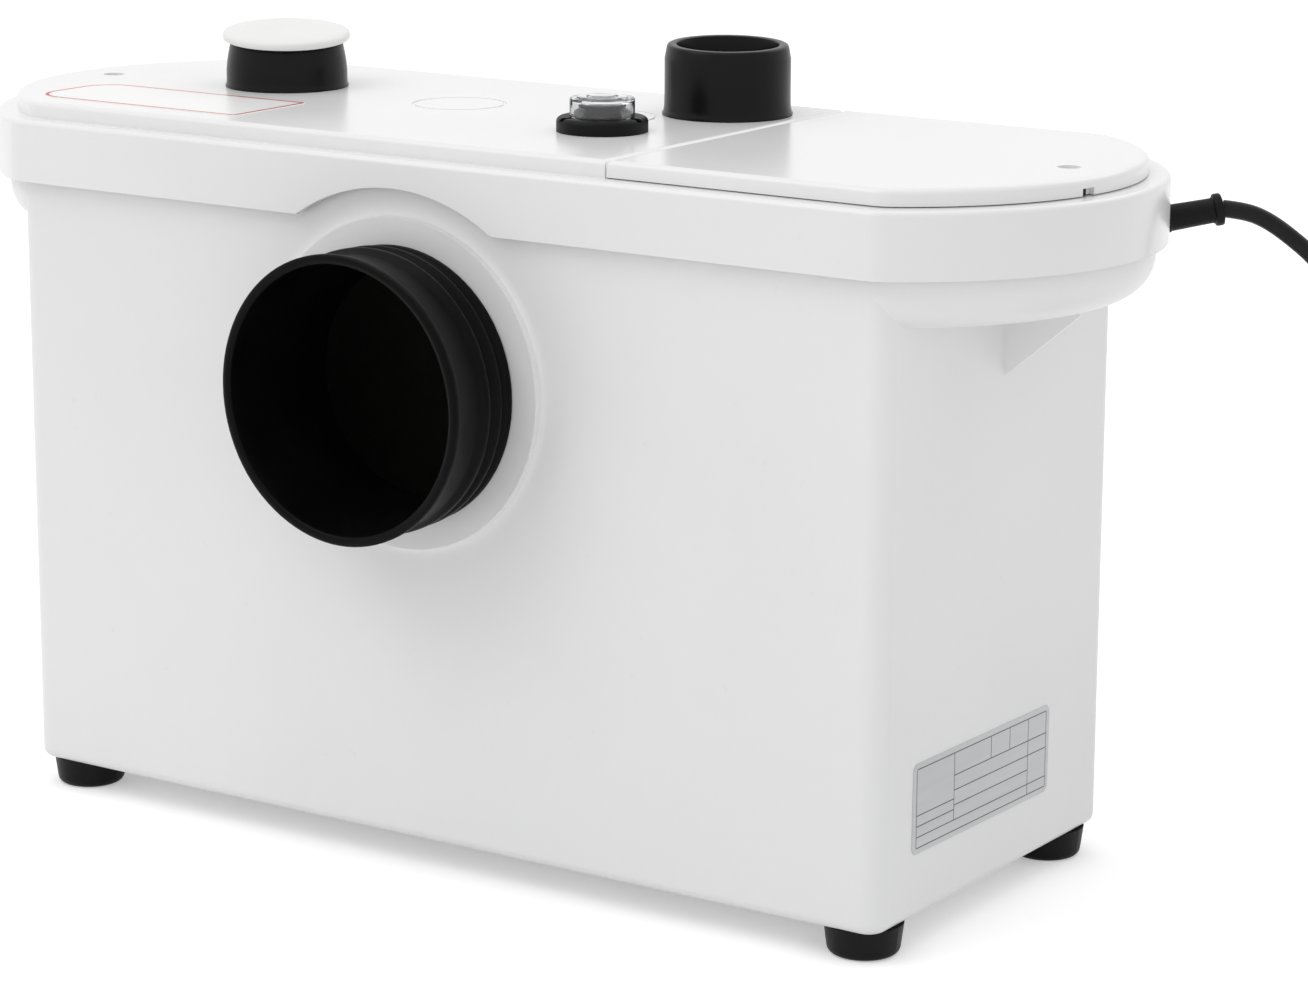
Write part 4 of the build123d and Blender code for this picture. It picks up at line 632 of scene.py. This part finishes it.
bootLook = {
    "profile": (
        (44.0, -10.1), (48.5, -10.1), (48.5, -8.3), (46.6, -8.0), (46.6, 2.6), (47.2, 3.05),
        (51.2, 3.05), (52.1, 3.6), (52.2, 6.0), (51.6, 6.9), (49.3, 7.6), (48.8, 8.5), (49.3, 9.3),
        (52.2, 10.0), (52.8, 10.8), (52.8, 12.4), (52.2, 13.2), (49.5, 14.1), (49.0, 15.2),
        (49.5, 16.3), (52.4, 17.3), (53.1, 18.2), (53.1, 20.0), (52.4, 21.0), (51.5, 22.3),
        (51.2, 24.0), (51.3, 28.5), (52.0, 33.0), (53.0, 36.4), (53.4, 37.4), (53.4, 39.0),
        (52.9, 39.6), (51.5, 39.7), (50.2, 39.5), (49.7, 38.8), (49.5, 33.0), (48.8, 22.0),
        (46.9, 12.0), (45.2, 5.0), (44.2, 0.0), (44.0, -10.1)),
    "sides": 96, "mouth": 39.6, "firm": 0.35, "sag": 0.45, "flat": 0.5,
}
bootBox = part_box("inlet_boot")
bootMiddle = middleOf(bootBox)
bootReach = bootLook["mouth"] * mm
wallFace = bootBox[0][1] + bootReach
inletBoot = turnedPiece(bootLook["profile"], bootLook["sides"])
standAt(inletBoot, (bootMiddle[0], wallFace, bootMiddle[2]), rightWay, (0, -1, 0))
settle(inletBoot, "inletBoot", "soft_black", smooth=50)
inletBoot.data.materials[0] = softBlack("bootRubber", {
    "colour": (0.0018, 0.0018, 0.0018), "bloom": (0.0035, 0.0035, 0.0035),
    "dust": (0.05, 0.05, 0.048), "dustShare": 0.05, "cloudScale": 24, "dustScale": 45,
    "grainScale": 600, "grainBump": 0.2, "rough": 0.33, "specular": 0.075})
for vertex in inletBoot.data.vertices:
    outward = (wallFace - vertex.co.y) / bootReach
    share = max(0.0, outward - bootLook["firm"]) / (1 - bootLook["firm"])
    side = vertex.co.x - bootMiddle[0]
    drop = vertex.co.z - bootMiddle[2]
    turn = (drop * abs(drop) - side * abs(side)) / (side * side + drop * drop)
    vertex.co.z -= share * share * bootLook["sag"] * mm * max(0.0, -turn)
    if side < 0:
        vertex.co.x -= share * share * bootLook["flat"] * mm * (1 - abs(turn))
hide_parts("inlet_boot")
print("inlet boot made")

# clear vent cap with stepped rings on its crown

ventProfile = (
    (9.2, 5.8), (10.6, 5.7), (10.95, 5.3), (10.95, 0.0), (12.15, 0.0), (12.15, 6.3), (11.95, 6.8),
    (11.5, 7.0), (9.7, 7.0), (9.5, 7.45), (9.2, 7.5), (6.0, 7.5), (5.7, 7.9), (5.3, 8.0))
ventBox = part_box("vent_cap")
ventMiddle = middleOf(ventBox)
ventCap = turnedPiece(ventProfile)
standAt(ventCap, (ventMiddle[0], ventMiddle[1], ventBox[0][2]), rightWay, upWay)
settle(ventCap, "ventCap", "clear_plastic", smooth=40)
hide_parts("vent_cap")

# plates: a silver plate with ruled lines on the right wall and a blank sticker on the lid; a rule
# is its middle, across and up, then half its run and half its rise, in mm

plateLook = {"length": 100.5, "width": 33.6, "thickness": 0.35, "sink": 0.05, "edge": 0.12,
             "corner": 3.0, "tightCorner": 3.0, "cornerSteps": 5,
             "place": (0.19675, 0.0069, 0.0522), "lean": 0.0125}
ratingPlate = roundedPlate(plateLook)
standAt(ratingPlate, plateLook["place"], (0, 1, -plateLook["lean"]), rightWay)
settle(ratingPlate, "ratingPlate", "steel")
ratingPlate.data.materials[0] = ruledPlate("ruledPlate", {
    "middle": plateLook["place"], "lean": plateLook["lean"], "colour": (0.6, 0.61, 0.62),
    "shade": (0.52, 0.53, 0.54), "ink": (0.06, 0.06, 0.06), "rough": 0.34,
    "rules": (
        (0, 14.6, 47.6, 0.2), (0, -14.6, 47.6, 0.2), (-47.8, 0, 0.2, 14.4), (47.8, 0, 0.2, 14.4),
        (0, -10.6, 47.6, 0.2), (-21, 2, 0.2, 12.6), (13.4, 6.2, 34.4, 0.2), (13.4, 0.6, 34.4, 0.2),
        (6, 10.4, 0.2, 4.2), (20, 10.4, 0.2, 4.2), (34, 0, 0.2, 14.4), (6.5, -5, 27.5, 0.2),
        (-34.4, -2.6, 13.4, 0.2), (-34.4, -6.6, 13.4, 0.2))})

stickerLook = {"length": 103.6, "width": 44.4, "thickness": 0.2, "sink": 0.05, "edge": 0.06,
               "corner": 14.0, "tightCorner": 2.2, "cornerSteps": 10, "place": (-0.1521, -0.0288)}
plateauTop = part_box("lid")[1][2]
stickerMiddle = (*stickerLook["place"], plateauTop)
lidSticker = roundedPlate(stickerLook)
standAt(lidSticker, stickerMiddle, rightWay, upWay)
settle(lidSticker, "lidSticker", "lid_white")
lidSticker.data.materials[0] = keylined("keylined", {
    "middle": stickerMiddle, "half": (stickerLook["length"] / 2, stickerLook["width"] / 2),
    "corner": stickerLook["corner"], "tightCorner": stickerLook["tightCorner"], "inset": 0.3,
    "line": 1.5, "colour": (0.9, 0.9, 0.895), "ink": (0.5, 0.012, 0.012), "rough": 0.28})
print("plates set")

# sleeves on the lid, leaning a little toward the front right: the side inlet's, squeezed toward
# its top under a domed cap, and the discharge's, with soft edges and a flared foot

leanWay = Vector((0.628, -0.778, 0))
inletLook = {
    "profile": (
        (19.5, -8.0), (21.2, -8.0), (21.2, -0.2), (24.5, 0.0), (24.6, 0.7), (24.2, 1.4),
        (24.1, 3.6), (24.1, 6.5), (23.8, 10.0), (23.3, 13.0), (22.7, 16.0), (22.3, 18.4),
        (21.9, 18.8), (19.5, 18.8), (19.5, -8.0)),
    "sides": 96, "lean": 5.3, "stiff": 2.0,
}
dischargeLook = {
    "profile": (
        (19.5, -13.0), (22.3, -13.0), (22.3, -0.2), (24.9, 0.0), (25.0, 0.7), (24.5, 1.5),
        (24.2, 3.4), (24.1, 8.0), (24.1, 21.6), (23.9, 22.5), (23.3, 25.9), (22.9, 26.6),
        (22.3, 26.9), (20.2, 26.9), (19.7, 26.7), (19.5, 26.2), (19.5, -13.0)),
    "sides": 96, "lean": 2.0, "stiff": 2.0,
}
coverLook = {
    "profile": (
        (17.4, -7.6), (19.2, -7.6), (19.4, -7.2), (19.4, -0.2), (21.6, 0), (24.6, 0),
        (25.1, 0.25), (25.35, 0.9), (25.35, 1.9), (25.1, 2.6), (24.4, 3.1), (22.0, 3.5),
        (17.0, 3.95), (11.0, 4.25), (4.0, 4.4)),
    "sides": 96, "underTop": 3.9,
}


def leaningSleeve(node, name, look):
    # the lean is a shear that grows from a stiff foot
    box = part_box(node)
    middle = middleOf(box)
    sleeve = turnedPiece(look["profile"], look["sides"])
    standAt(sleeve, (middle[0], middle[1], plateauTop), rightWay, upWay)
    settle(sleeve, name, "hard_black", smooth=45)
    stiff = look["stiff"] * mm
    rise = box[1][2] - plateauTop
    for vertex in sleeve.data.vertices:
        share = max(0.0, vertex.co.z - plateauTop - stiff) / (rise - stiff)
        reach = (vertex.co.x - middle[0]) * leanWay.x + (vertex.co.y - middle[1]) * leanWay.y
        vertex.co.z -= reach * tan(radians(look["lean"])) * share
    return sleeve


sideSleeve = leaningSleeve("side_sleeve", "sideSleeve", inletLook)
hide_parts("side_sleeve")

inletMiddle = middleOf(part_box("side_sleeve"))
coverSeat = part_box("blanking_cap")[1][2] - coverLook["underTop"] * mm
inletLean = radians(inletLook["lean"])
coverAxis = upWay * cos(inletLean) + leanWay * sin(inletLean)
capCover = turnedPiece(coverLook["profile"], coverLook["sides"])
standAt(capCover, (inletMiddle[0], inletMiddle[1], coverSeat), cordSide.cross(coverAxis), coverAxis)
settle(capCover, "capCover", "lid_white", smooth=40)
capCover.data.materials[0] = mouldedWhite("capWhite", {
    "colour": (0.84, 0.84, 0.832), "shade": (0.815, 0.815, 0.808), "speck": (0.6, 0.59, 0.57),
    "speckShare": 0.1, "cloudScale": 30, "speckScale": 300, "grainScale": 900,
    "grainBump": 0.06, "waveScale": 40, "waveBump": 0.08, "rough": 0.3})
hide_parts("blanking_cap")

dischargeSleeve = leaningSleeve("discharge_sleeve", "dischargeSleeve", dischargeLook)
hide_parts("discharge_sleeve")
print("sleeves made")

# lid screws: painted heads with a cross recess, down in their recesses

screwLook = {
    "profile": ((2.5, -36.0), (2.5, 0.0), (3.9, 0.0), (3.9, 1.6), (3.7, 2.1), (3.2, 2.4),
                (2.4, 2.5)),
    "sides": 48, "head": 2.5, "cross": (4.4, 1.0), "depth": 1.3, "paintFoot": 2.3,
}
for node in ("lid_screw", "cover_screw"):
    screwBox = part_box(node)
    screwMiddle = middleOf(screwBox)
    screwPlace = Vector((screwMiddle[0], screwMiddle[1],
                         screwBox[1][2] - screwLook["head"] * mm))
    screwPiece = turnedPiece(screwLook["profile"], screwLook["sides"])
    for span, width in (screwLook["cross"], reversed(screwLook["cross"])):
        startClean()
        bpy.ops.mesh.primitive_cube_add(size=1, location=(0, 0, screwLook["head"] * mm))
        cutter = bpy.context.object
        cutter.scale = (span * mm, width * mm, 2 * screwLook["depth"] * mm)
        addModifier(screwPiece, "BOOLEAN", {
            "object": cutter, "operation": "DIFFERENCE", "solver": "EXACT"})
        bpy.data.objects.remove(cutter)
    standAt(screwPiece, screwPlace, (1, 1, 0), upWay)
    settle(screwPiece, "capped" + node.split("_")[0].title() + "Screw", "steel", smooth=30)
    # pale paint on the heads, painted shade in their cross recesses
    screwPiece.data.materials[0] = paintedHead(node + "Paint", {
        "middle": screwPlace + upWay * (screwLook["paintFoot"] * mm), "reach": 0.0026,
        "depth": 0.0014, "colour": (0.78, 0.78, 0.77), "recessShade": (0.02, 0.018, 0.016),
        "rough": 0.3})
    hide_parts(node)
print("screws made")

# painted shade: a thin black block set in the service cover's notch, which is in shade

notchShadeLook = {"length": 3.4, "width": 2.7, "thickness": 0.7, "sink": 0.0, "edge": 0.1,
              "corner": 0.3, "tightCorner": 0.3, "cornerSteps": 2,
              "place": (0.2356, -0.0028, 0.27205), "angle": -12.0}
notchShadeBlock = roundedPlate(notchShadeLook)
notchShadeWay = Vector((cos(radians(notchShadeLook["angle"])), sin(radians(notchShadeLook["angle"])), 0))
standAt(notchShadeBlock, notchShadeLook["place"], upWay.cross(notchShadeWay), notchShadeWay)
settle(notchShadeBlock, "notchShadeBlock", "hard_black")

# floor, lamps and the pale surroundings; camera rays and rays that a surface mirrors or lets
# through see both of them brighter than the light they give

stageLook = {
    "size": 14, "floor": (0.9, 0.9, 0.9), "rough": 0.9, "lift": 0.35, "world": 0.74,
    "worldSeen": 1.0, "seenBy": ("Is Camera Ray", "Is Glossy Ray", "Is Transmission Ray"),
    "lamps": (
        ("skyBox", (-0.2, -0.3, 2.6), (0, 0, 0.1), (2.4, 2.0), 10),
        ("keyBox", (-1.1, -1.5, 2.2), (0, 0, 0.15), (1.6, 1.2), 11),
        ("backBox", (0.6, 2.0, 1.9), (0, 0, 0.2), (1.8, 1.0), 5)),
}
white = (1, 1, 1)
startClean()
bpy.ops.mesh.primitive_plane_add(size=stageLook["size"], location=(0, 0, 0))
floor = bpy.context.object
floor.name = "studioFloor"
floorFinish = Finish("studioFloor")
seen, mirrored, through = [
    floorFinish.add("ShaderNodeLightPath", {}, {}, kind) for kind in stageLook["seenBy"]]
floorFinish.surface(colour=stageLook["floor"], rough=stageLook["rough"], specular=0.0)
glow = floorFinish.add("ShaderNodeEmission", {}, {
    "Color": white, "Strength": (seen + mirrored + through) * stageLook["lift"]})
floorSurface = Wire(floorFinish, floorFinish.shader.outputs[0])
both = floorFinish.add("ShaderNodeAddShader", {}, {0: floorSurface, 1: glow})
floorFinish.links.new(both.socket, floorFinish.nodes["Material Output"].inputs["Surface"])
floor.data.materials.append(floorFinish.material)

world = bpy.data.worlds.new("paleWorld")
scene.world = world
world.use_nodes = True
worldNodes = world.node_tree.nodes
worldLinks = world.node_tree.links
background = worldNodes["Background"]
background.inputs["Color"].default_value = (*white, 1)
lightPath = worldNodes.new("ShaderNodeLightPath")
seenSum = lightPath.outputs[stageLook["seenBy"][0]]
for kind in stageLook["seenBy"][1:]:
    either = worldNodes.new("ShaderNodeMath")
    either.operation = "MAXIMUM"
    worldLinks.new(seenSum, either.inputs[0])
    worldLinks.new(lightPath.outputs[kind], either.inputs[1])
    seenSum = either.outputs[0]
strength = worldNodes.new("ShaderNodeMapRange")
strength.inputs["To Min"].default_value = stageLook["world"]
strength.inputs["To Max"].default_value = stageLook["worldSeen"]
worldLinks.new(seenSum, strength.inputs["Value"])
worldLinks.new(strength.outputs[0], background.inputs["Strength"])

for name, place, target, size, power in stageLook["lamps"]:
    lampData = bpy.data.lights.new(name, "AREA")
    lampData.shape = "RECTANGLE"
    lampData.size, lampData.size_y = size
    lampData.energy = power
    lamp = bpy.data.objects.new(name, lampData)
    lamp.location = place
    lampWay = Vector(target) - Vector(place)
    lamp.rotation_euler = lampWay.to_track_quat("-Z", "Y").to_euler()
    scene.collection.objects.link(lamp)
scene.view_settings.view_transform = "Standard"
print("stage lit")
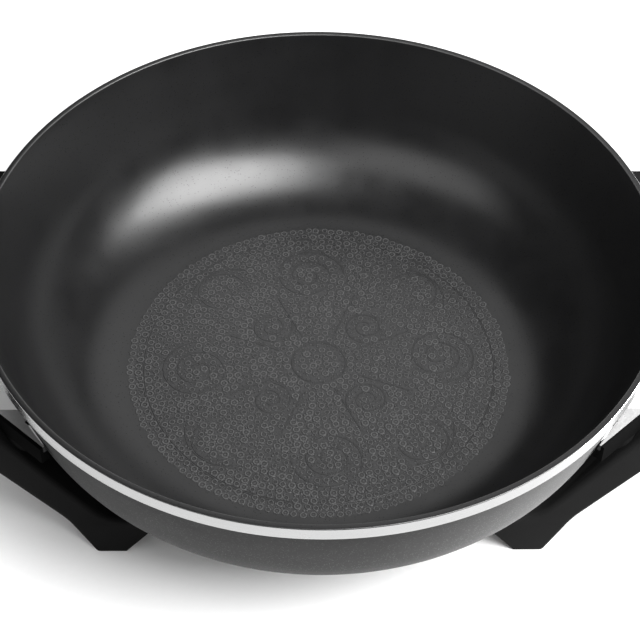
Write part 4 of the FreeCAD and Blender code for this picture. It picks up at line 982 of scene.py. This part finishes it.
@dataclass
class BowlCastings:
    """Ears, bosses and element rib: what the casting carries outside its turned body.

    Attributes:
        sizes: Sizes of the bowl.
        shell: The turned body, whose skin is left out here.
        palette: Where the materials come from.
        near: How near the turned skin a face's corners lie for it to be part of the skin.
        facing: How nearly it then has to face the skin's way, 1 being exactly.
        eased: Width of the eased edges.
        smallest: Shortest edge that is eased.
        rib_reach: Radius inside which the castings below the floor are bare.
        rib_top: How far above the flat underside they begin.
        upright: Upward part of the normal below which a face of an ear gets the wall's dark finish, a
            painted shade on its sides and underside.
    """

    sizes: BowlSizes
    shell: BowlShell
    palette: Palette
    near: float = 0.12 * MM
    facing: float = 0.9
    eased: float = 0.35 * MM
    smallest: float = 2.5 * MM
    rib_reach: float = 0.132
    rib_top: float = 0.001
    upright: float = 0.5

    def on_skin(self, face: bmesh.types.BMFace, skin: list[tuple[Vector, Vector]]) -> bool:
        """Whether a face of the solid lies in the turned skin.

        Args:
            face: The face.
            skin: Stretches of the profile.

        Returns:
            True for a face of the turned body.
        """
        for corner in face.verts:
            spot = in_profile(corner.co)
            if all(distance_to(spot, *stretch) > self.near for stretch in skin):
                return False
        middle = face.calc_center_median()
        spot = in_profile(middle)
        first, second = min(skin, key=lambda stretch: distance_to(spot, *stretch))
        along = (second - first).normalized()
        outward = Vector((middle.x, middle.y, 0.0))
        outward = outward.normalized() if outward.length > NEARLY else Vector((1.0, 0.0, 0.0))
        facing = Vector((face.normal.dot(outward), face.normal.z))
        return abs(facing.x * along.y - facing.y * along.x) > self.facing

    def build(self) -> bpy.types.Object:
        """Copy the solid's castings and ease their edges.

        Returns:
            The castings.
        """
        points = self.shell.profile()
        skin = list(zip(points, points[1:]))
        shape = merged_copy("wok_bowl")
        hidden = [face for face in shape.faces if self.on_skin(face, skin)]
        bmesh.ops.delete(shape, geom=hidden, context="FACES")
        soften(shape, self.eased, self.smallest)
        finishes = [CAST_LUG, TURNED_UNDERSIDE, METALLIC_WALL]
        # Below the floor the rib stays bare; elsewhere sides and undersides take the wall's dark finish, a
        # painted shade that keeps the ears' thickness from showing bright.
        for face in shape.faces:
            middle = in_profile(face.calc_center_median())
            if middle.x < self.rib_reach and middle.y < self.sizes.floor_bottom + self.rib_top:
                face.material_index = finishes.index(TURNED_UNDERSIDE)
            elif face.normal.z < self.upright:
                face.material_index = finishes.index(METALLIC_WALL)
        piece = link_mesh("bowl_castings", to_mesh("bowl_castings", shape),
                          [self.palette.get(finish) for finish in finishes])
        declare(piece, Slot.BOWL, Body.COOKER, "wok_bowl")
        return piece


# ----------------------------------------------------------------------------- floor pattern


class Draw(IntEnum):
    """Seeds of the floor pattern's random draws."""

    RING_PLACE = 5
    RING_SIZE = 7
    RING_TURN = 8
    BEAD_PLACE = 11
    BEAD_SIZE = 12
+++
*The exercise*
Would you quote everything above from the line containing "Write part 4 of the FreeCAD" down to the line containing "skin: Stretches of the profile."? Include both of those lines and nothing else.

*Result of this exercise*
Write part 4 of the FreeCAD and Blender code for this picture. It picks up at line 982 of scene.py. This part finishes it.
@dataclass
class BowlCastings:
    """Ears, bosses and element rib: what the casting carries outside its turned body.

    Attributes:
        sizes: Sizes of the bowl.
        shell: The turned body, whose skin is left out here.
        palette: Where the materials come from.
        near: How near the turned skin a face's corners lie for it to be part of the skin.
        facing: How nearly it then has to face the skin's way, 1 being exactly.
        eased: Width of the eased edges.
        smallest: Shortest edge that is eased.
        rib_reach: Radius inside which the castings below the floor are bare.
        rib_top: How far above the flat underside they begin.
        upright: Upward part of the normal below which a face of an ear gets the wall's dark finish, a
            painted shade on its sides and underside.
    """

    sizes: BowlSizes
    shell: BowlShell
    palette: Palette
    near: float = 0.12 * MM
    facing: float = 0.9
    eased: float = 0.35 * MM
    smallest: float = 2.5 * MM
    rib_reach: float = 0.132
    rib_top: float = 0.001
    upright: float = 0.5

    def on_skin(self, face: bmesh.types.BMFace, skin: list[tuple[Vector, Vector]]) -> bool:
        """Whether a face of the solid lies in the turned skin.

        Args:
            face: The face.
            skin: Stretches of the profile.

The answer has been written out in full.